Past Time to Deal with Impacts of Pot

June, 2015

Over the last five or so years, we at the NEC—including our member organizations and others in our community—have been trying to wrap our minds around how to address the runaway industry in our hills that is sucking streams dry and laying waste to acres upon acres of forest.

In a certain sense, it was more straightforward when we were fighting a handful of corporations clearcutting ancient redwoods. Now, thousands of people hope to strike it rich by scraping away hillsides for plantations of a particular sticky green herb. Some cultivators are environmentally conscious, but they are substantially outgunned by those who are not—and conditions are getting exponentially worse with each passing day.

A lot can happen in five years. Anyone with a computer can now download Google Earth Pro for free—opening up the potential for spending countless hours poring over high-resolution satellite imagery. It doesn’t take long for the significance of the “green rush” to take hold, especially when comparing current conditions to years past. Fly over mega-grow hot spots such as Whitethorn, Alderpoint, Maple Creek and Trinity Pines and you may begin to wish you’d instead spent the hours watching a bad Hollywood movie.

Many of the sites actually look as if they are straight out of a Mad Max flick—decimated landscapes blotted with plastic protrusions, skeletons of trees heaped around and a renegade army’s worth of souped-up trucks on snaking, rutted-out roads. The explosion in the hills is nothing short of extreme, and there is no shortage of blame to go around for letting it get so out of hand.

It’s easy to get lost in the despair of exploring our contemporary gold rush this technology allows observers to easily compare the size and extent of operations today in relation to the thresholds being proposed locally and in Sacramento. There are currently five bills that are the frontrunners of proposed legislation regulating cannabis in California: AB 26 (Jones-Sawyer), AB 34 (Bonta), AB 266 (Cooley), AB 243 (Wood), SB 643 (McGuire)—the latter two are sponsored by our North Coast representatives. Of the five bills, AB 34 and AB 266 are perhaps the most heated. Growers and other cannabis proponents support AB 34, while law enforcement and advocates for local control stand behind AB 266.

While we support many elements in each of the bills, we are particularly concerned that AB 34 is off track on the scale of grows it promotes. AB 34 designates “small” operations as up to 10,000 square feet or 99 mature plants—both indoor and outdoor—and does not propose to limit the number of licenses in this tier.  The “medium” tier will allow operations up to 30,000 square feet (299 plants) in size. AB 34 also proposes a limited number of licenses under the “large outdoor” tier for operations over 30,001 square feet (500 plant cap). 
For a point of reference, two full size NBA basketball courts are just under 10,000 square feet—enough room to grow up to 1,000 pounds of processed bud. Even at $1,000/pound, that equals a one million dollar a year operation. Not limiting the number of “small” grows (up to 10,000 square feet) provides financial incentive that will inevitably lead to even more conversion of forestland and residences into commercial-scale cannabis operations.

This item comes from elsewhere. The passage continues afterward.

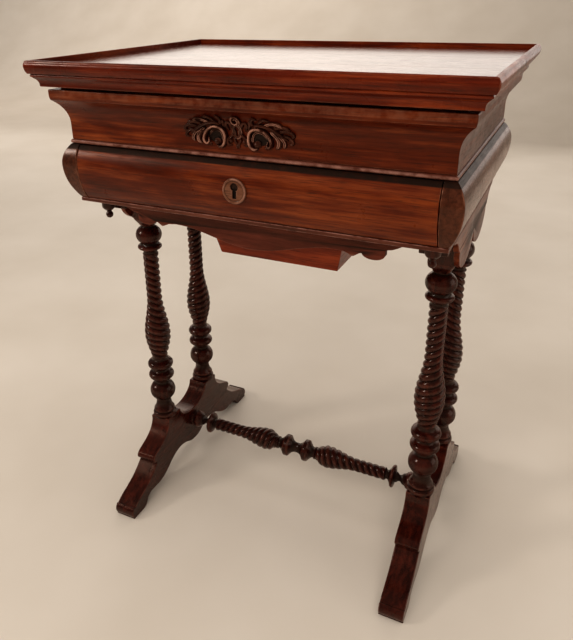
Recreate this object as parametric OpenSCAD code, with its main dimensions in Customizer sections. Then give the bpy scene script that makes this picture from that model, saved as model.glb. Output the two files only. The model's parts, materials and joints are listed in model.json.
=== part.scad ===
// Sewing table with a hinged lid, fitted compartments, a drawer and a wool box that draws
// forward, carried on two end frames with twist-turned legs and a turned stretcher.
// Origin at the middle of the floor footprint, +Z up, the drawer faces -Y. Millimetres.

/* [Lid] */
// Width of the lid over its nosing
lid_w = 581; // [520:1:680]
// Depth of the lid over its nosing
lid_d = 434; // [400:1:520]
// Height of the raised rim above the floor
table_h = 740; // [700:1:800]
// Thickness of the lid from rim to underside
lid_t = 33; // [32:1:40]
// Width of the raised rim seen from above
rim_w = 7; // [6:1:20]
// Depth of the field below the rim
rim_rise = 8; // [3:1:10]
// Thickness of the boards that make the field
board_t = 12; // [9:1:12]
// Number of boards in the field
board_count = 3; // [2:1:3]
// Width of the frame under the boards
lid_frame_w = 60; // [50:1:66]

/* [Case] */
// Height of the coved upper case
upper_h = 66; // [60:1:90]
// Height of the swelling drawer section
lower_h = 75.5; // [66:1:90]
// Gap between the outer edge of the case and the lid
lid_shadow = 4; // [3:0.5:6]
// Inset of the case top from the lid nosing
case_inset = 19; // [17:0.5:22]
// Thickness of the upper walls at their flat part
wall_t = 14; // [10:1:18]
// Thickness of the board between drawer and compartments
middle_t = 6; // [6:0.5:8]
// Thickness of the board under the drawer
bottom_t = 5.5; // [5:0.5:8]
// Height of the compartment dividers
divider_h = 52; // [30:1:54]
// Thickness of the compartment dividers
divider_t = 6; // [4:0.5:8]

/* [Drawer] */
// Thickness of the corner posts beside the drawer front
post_w = 26; // [25:0.5:30]
// Thickness of the drawer front behind its swelling
front_t = 26.5; // [24:0.5:30]
// Thickness of the drawer sides and back
drawer_side_t = 12; // [8:0.5:14]
// Thickness of the drawer bottom
drawer_bottom_t = 6; // [4:0.5:8]
// Clearance between the drawer and the case
drawer_gap = 0.8; // [0.5:0.1:1.5]

/* [Stand] */
// Distance of each end frame from the middle
frame_x = 230; // [205:1:232]
// Distance of each leg from the middle, front to back
leg_y = 66; // [62:1:80]
// Height of the feet at the legs
foot_h = 124; // [110:1:130]
// Length of each foot, front to back
foot_len = 408; // [390:1:430]
// Width of each foot
foot_w = 36; // [36:1:44]
// Width of the square block at the top of a leg
block_w = 34; // [30:1:34]
// Height of the block at the top of a leg
block_h = 35; // [30:1:50]
// Height of the rail that joins the legs under the case
rail_h = 20; // [16:1:26]
// Half length of the rail that joins the legs
rail_half = 140; // [132:1:146]
// Radius of the round tenons
tenon_r = 8; // [6:0.5:9]
// Height of the stretcher's axis above the floor
stretcher_z = 75.5; // [70:0.5:80]

/* [Wool box] */
// Half width of the wool box at its bottom
wool_half_w = 91; // [80:1:100]
// Half depth of the wool box at its bottom
wool_half_d = 76; // [66:1:84]
// Height of the wool box
wool_h = 70; // [50:1:90]
// Thickness of the wool box boards
wool_t = 7; // [5:0.5:9]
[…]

California watersheds are already at a breaking point and our communities are suffering. Local governments need to step up to start remedying a disastrous situation—NOW. 
Unfortunately, the Humboldt County Board of Supervisors continues to defer to a marijuana industry group, California Cannabis Voice Humboldt (CCVH), to write its own rules. The last six drafts are very concerning, because they effectively legitimize ongoing destructive operations. They also throw the door wide open for commercial-scale production on parcels over five acres throughout the County.

Regulatory agencies cannot keep up with environmental impacts on the ground as it is, and current proposals lack mechanisms to ensure the necessary funding for enforcement to protect sensitive salmon streams and get a handle on the black market forces that are bringing dangerous elements into our communities.

This is a critical time to urge our elected representatives to take the reins from the industry and draft a meaningful ordinance that will bring responsible cultivators into a taxed, regulated structure while taking the most egregious violators to task.

Join us in taking a stand for bringing this industry out of the shadows while protecting what is near and dear to us: healthy salmon runs, intact forests and safe, vibrant communities.